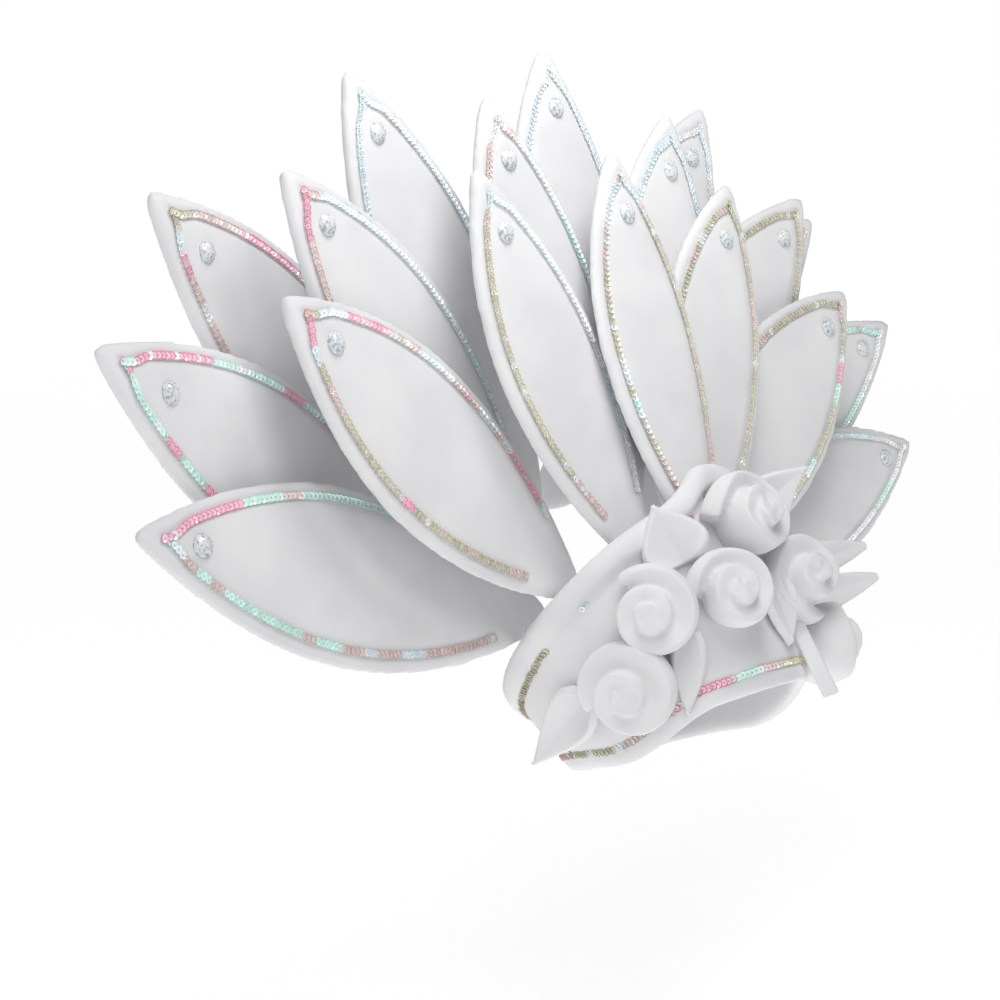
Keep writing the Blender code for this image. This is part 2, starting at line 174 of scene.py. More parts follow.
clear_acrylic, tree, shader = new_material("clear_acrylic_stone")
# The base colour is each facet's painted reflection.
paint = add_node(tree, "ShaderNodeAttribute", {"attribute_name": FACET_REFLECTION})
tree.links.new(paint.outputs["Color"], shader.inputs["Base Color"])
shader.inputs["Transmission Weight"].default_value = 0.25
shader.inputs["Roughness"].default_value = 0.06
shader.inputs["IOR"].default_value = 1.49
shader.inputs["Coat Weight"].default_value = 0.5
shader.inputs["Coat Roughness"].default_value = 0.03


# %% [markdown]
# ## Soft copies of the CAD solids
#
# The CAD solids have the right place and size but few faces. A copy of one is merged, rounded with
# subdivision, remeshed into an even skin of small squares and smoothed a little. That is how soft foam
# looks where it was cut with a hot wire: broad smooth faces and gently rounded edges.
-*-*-
§ **Written request**
All of the data must be returned exactly.

§ **Result**
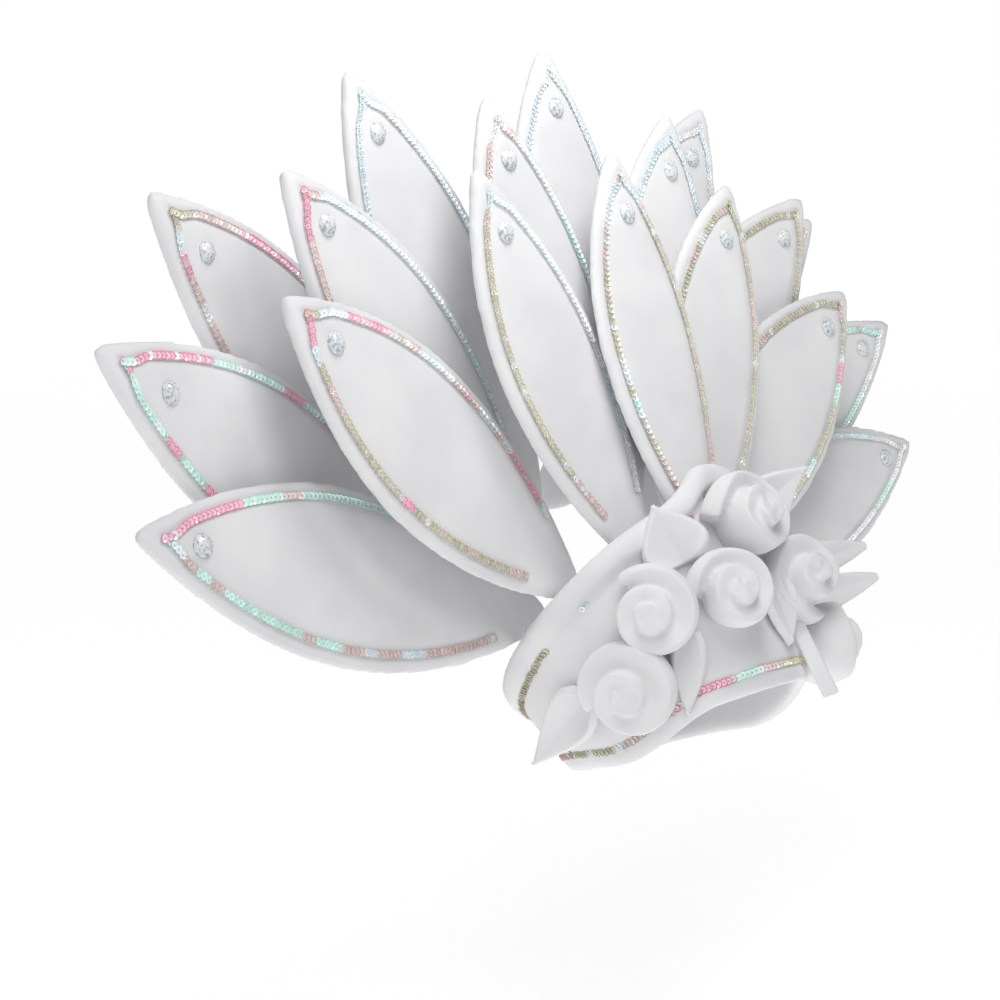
Keep writing the Blender code for this image. This is part 2, starting at line 174 of scene.py. More parts follow.
clear_acrylic, tree, shader = new_material("clear_acrylic_stone")
# The base colour is each facet's painted reflection.
paint = add_node(tree, "ShaderNodeAttribute", {"attribute_name": FACET_REFLECTION})
tree.links.new(paint.outputs["Color"], shader.inputs["Base Color"])
shader.inputs["Transmission Weight"].default_value = 0.25
shader.inputs["Roughness"].default_value = 0.06
shader.inputs["IOR"].default_value = 1.49
shader.inputs["Coat Weight"].default_value = 0.5
shader.inputs["Coat Roughness"].default_value = 0.03


# %% [markdown]
# ## Soft copies of the CAD solids
#
# The CAD solids have the right place and size but few faces. A copy of one is merged, rounded with
# subdivision, remeshed into an even skin of small squares and smoothed a little. That is how soft foam
# looks where it was cut with a hot wire: broad smooth faces and gently rounded edges.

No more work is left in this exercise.